The sheriff of any county or the corporate authorities of any municipality may authorize, empower, employ, or permit a person to act as deputy sheriff or special policeman for the purpose of preserving the peace ... who is legally authorized under federal law to work in the United States, and is authorized under federal law to obtain, carry, or purchase or otherwise possess a firearm, or who is an individual against whom immigration action has been deferred by the U.S. Citizenship and Immigration Services under the federal Deferred Action for Childhood Arrivals (DACA) process and is authorized under federal law to obtain, carry, or purchase or otherwise possess a firearm. [Emphasis added.]

Gov. Pritzker, you may not have realized this, but not every DACA beneficiary is authorized to work under federal law. First, DACA recipients must apply for work authorization.
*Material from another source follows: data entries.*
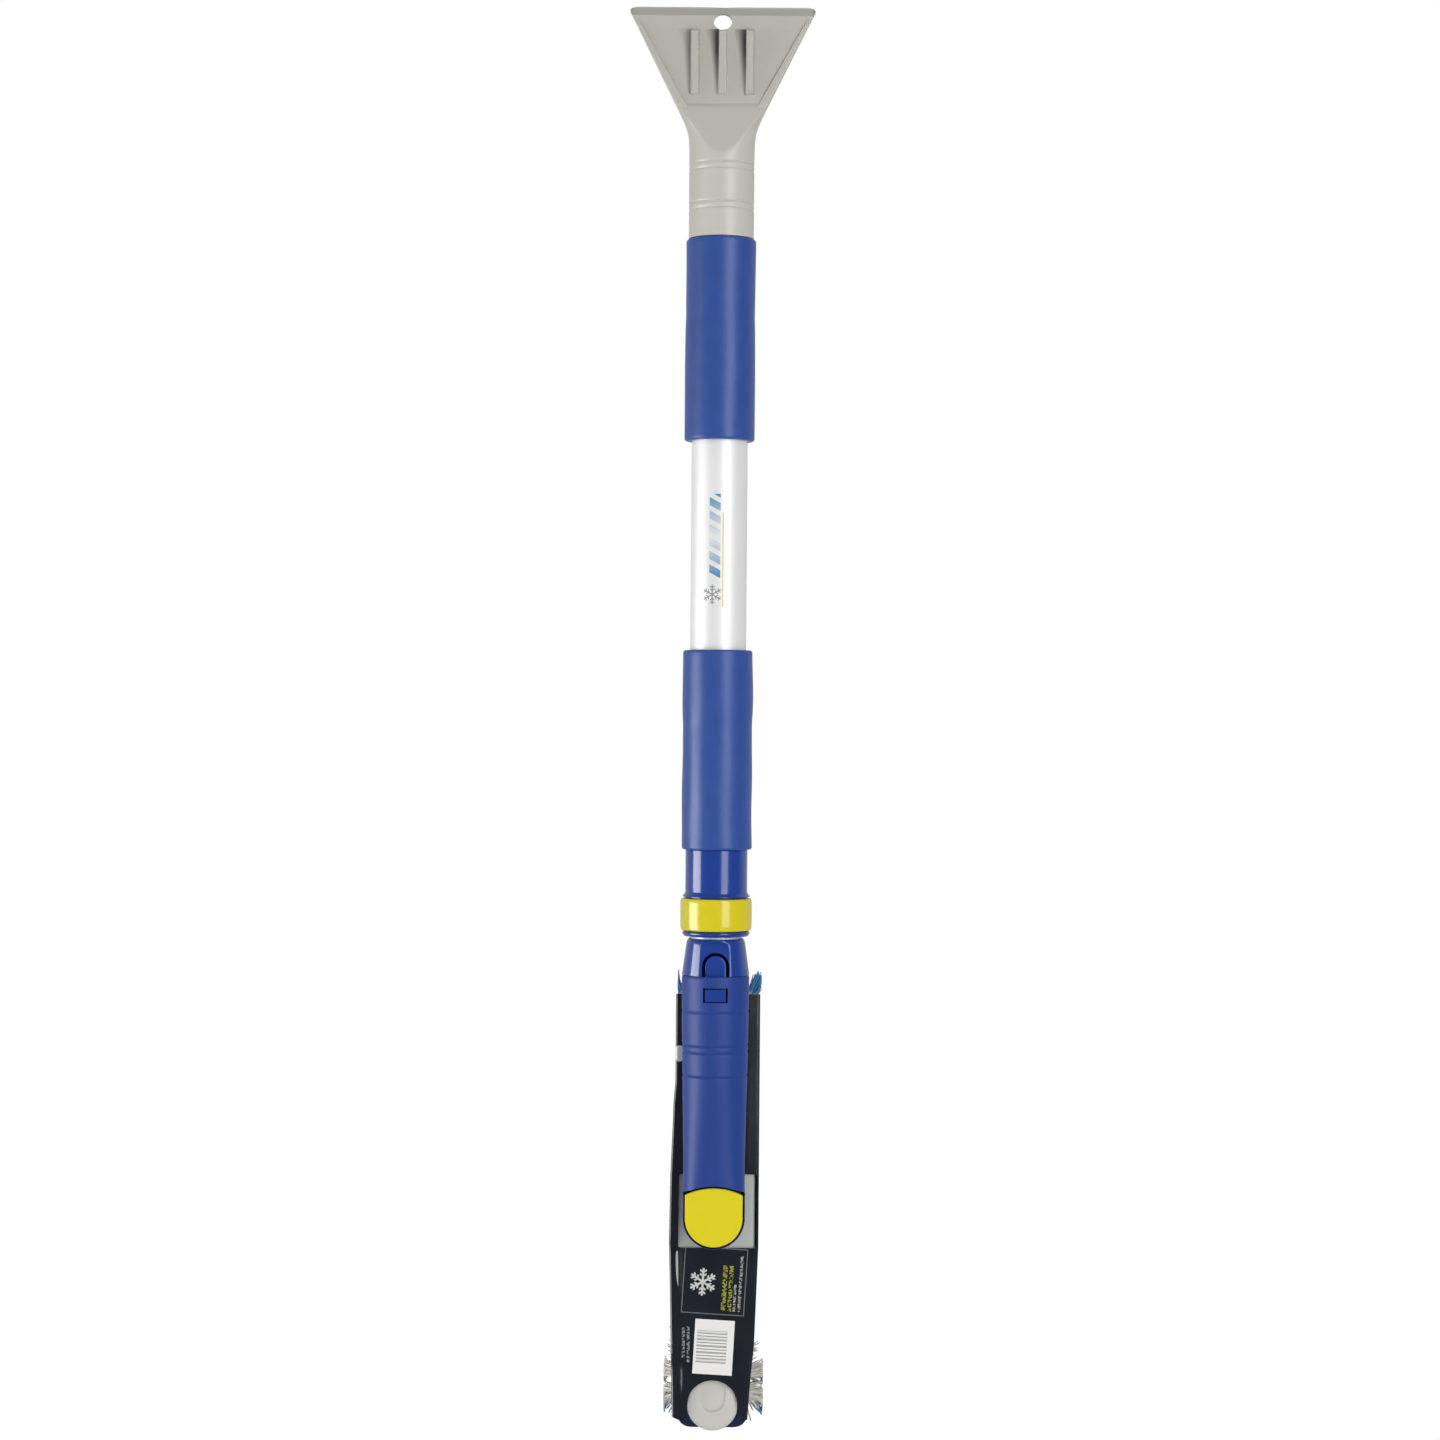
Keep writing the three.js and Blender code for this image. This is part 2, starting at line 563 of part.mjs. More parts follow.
// One row of bristles as a wedge that spreads from its root to its tips.
function bristleRow(index) {
  const root = (index - (ROW.count - 1) / 2) * ROW.pitch;
  const tip = root * ROW.tipSpread;
  const geometry = new THREE.BoxGeometry(1, 1, 1);
  const points = geometry.attributes.position;
  for (let i = 0; i < points.count; i += 1) {
    const isTip = points.getY(i) > 0;
    const [centre, half, length] = isTip
      ? [tip, ROW.tipHalf, ROW.tipLength]
      : [root, ROW.rootHalf, ROW.rootLength];
    points.setXYZ(
      i, centre + 2 * half * points.getX(i), isTip ? ROW.back : ROW.front,
      PIVOT_Z + length * points.getZ(i),
    );
  }
  return solidOf(geometry);
}

// -------------------------------------------------------------------- sleeve

// The sleeve's section in X and Y, drawn in by inset.
function sleeveSection(inset) {
  const half = SLEEVE.halfWidth - inset;
  const [front, back] = [SLEEVE.front + inset, SLEEVE.back - inset];
  const corner = SLEEVE.corner - inset;
  const shape = new THREE.Shape();
  shape.moveTo(half, front + corner);
  shape.absarc(half - corner, back - corner, corner, 0, Math.PI / 2);
  shape.absarc(corner - half, back - corner, corner, Math.PI / 2, Math.PI);
  shape.absarc(corner - half, front + corner, corner, Math.PI, 1.5 * Math.PI);
  shape.absarc(half - corner, front + corner, corner, 1.5 * Math.PI, 2 * Math.PI);
  return shape;
}

function retailSleeve() {
  const height = SLEEVE.topZ - SLEEVE.bottomZ;
  const tube = (inset, extra) => {
    const geometry = new THREE.ExtrudeGeometry(sleeveSection(inset), {
      depth: height + 2 * extra, bevelEnabled: false, curveSegments: 5,
    });
    return solidOf(geometry.translate(0, 0, SLEEVE.bottomZ - extra));
  };
  const frontCut = SLEEVE.front + SLEEVE.corner;
  const slot = box(
    [-SLEEVE.slotHalfWidth, SLEEVE.front - 1, SLEEVE.windowTopZ - 1],
    [SLEEVE.slotHalfWidth, frontCut, SLEEVE.topZ + 1],
  );
  const window = box(
    [SLEEVE.windowLeft, SLEEVE.front - 1, SLEEVE.windowBottomZ],
    [SLEEVE.windowRight, SLEEVE.front + SLEEVE.corner / 2, SLEEVE.windowTopZ],
  );
  const notchShape = new THREE.Shape();
  notchShape.moveTo(-SLEEVE.notchHalfWidth, SLEEVE.bottomZ - 5);
  notchShape.lineTo(SLEEVE.notchHalfWidth, SLEEVE.bottomZ - 5);
  notchShape.absarc(0, ENDS.lower, SLEEVE.notchRadius, 0, Math.PI);
  const notch = slab(notchShape, SLEEVE.front - 1, frontCut);
  const slant = sideSlab([
    [SLEEVE.front + 2, SLEEVE.bottomZ], [SLEEVE.back + 5, SLEEVE.backBottomZ],
    [SLEEVE.back + 5, SLEEVE.bottomZ - 5], [SLEEVE.front + 2, SLEEVE.bottomZ - 5],
  ], 4 * SLEEVE.halfWidth);
  return tube(0, 0).subtract(tube(SLEEVE.wall, 1))
    .subtract(slot).subtract(window).subtract(notch).subtract(slant);
}

// ------------------------------------------------------------------ assembly

addPiece('scraper_blade', scraperBlade(), MATERIAL.greyPlastic);
addPiece('outer_tube', outerTube(), MATERIAL.aluminium);
['foam_grip_upper', 'foam_grip_lower'].forEach((name, index) => {
  addPiece(name, ring(TUBE.radius + GAP, GRIP.radius, ...GRIP.spans[index]), MATERIAL.foam);
});
addPiece('neck_screw', backFastener(FASTENER.neckZ, NECK.radius), MATERIAL.steel);
addPiece('lock_housing', lockHousing(), MATERIAL.glossBlue);
addPiece('housing_rivet', backFastener(FASTENER.housingZ, HOUSING.radius), MATERIAL.steel);
addPiece(
  'lock_end_ring',
  ring(CORE.radius + GAP, HOUSING.rimRadius, END_RING.bottomZ, END_RING.topZ),
  MATERIAL.glossBlue,
);
addPiece('lock_collar', lockCollar(), MATERIAL.yellow);
addPiece('lock_jaw', lockJaw(), MATERIAL.greyPlastic);

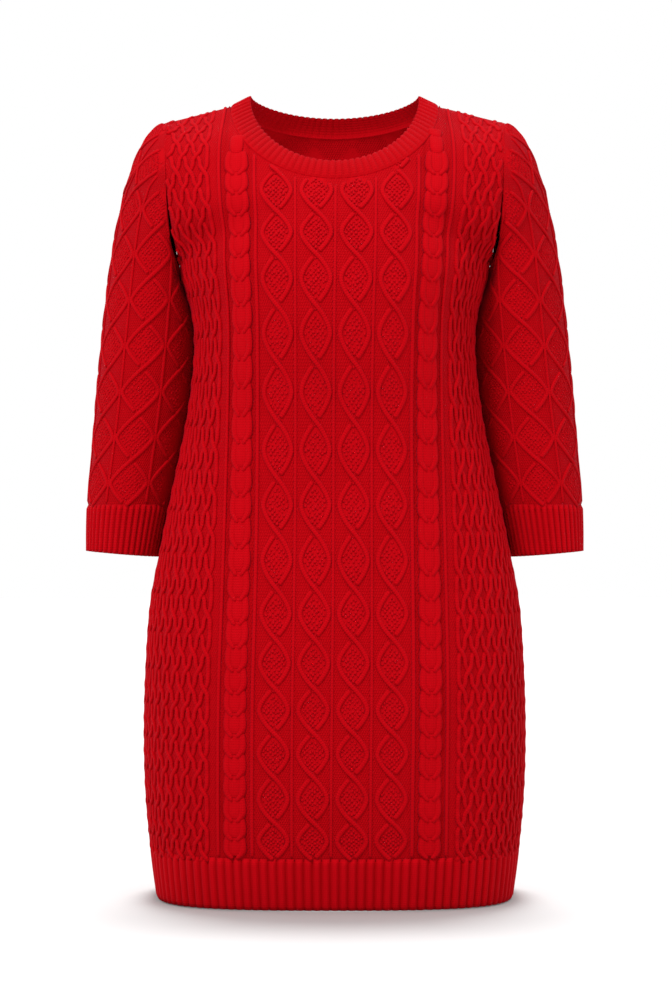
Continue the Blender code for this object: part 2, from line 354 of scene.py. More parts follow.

Second, DHS will only grant an applicant work authorization “if the alien establishes an economic necessity for employment”. But the legislation you signed authorizes the employment of DACA beneficiaries as deputy sheriffs regardless of whether they have received employment authorization. So you are simply wrong in asserting that the legislation’s benefits are limited to those authorized to work. Further, under the Immigration and Nationality Act, an employer’s knowing hiring or continued employment of aliens unauthorized to work under federal law is unlawful, and a pattern or practice of such hiring or continued employment constitutes a criminal offense. The last thing we need is yet another Illinois governor sent to prison!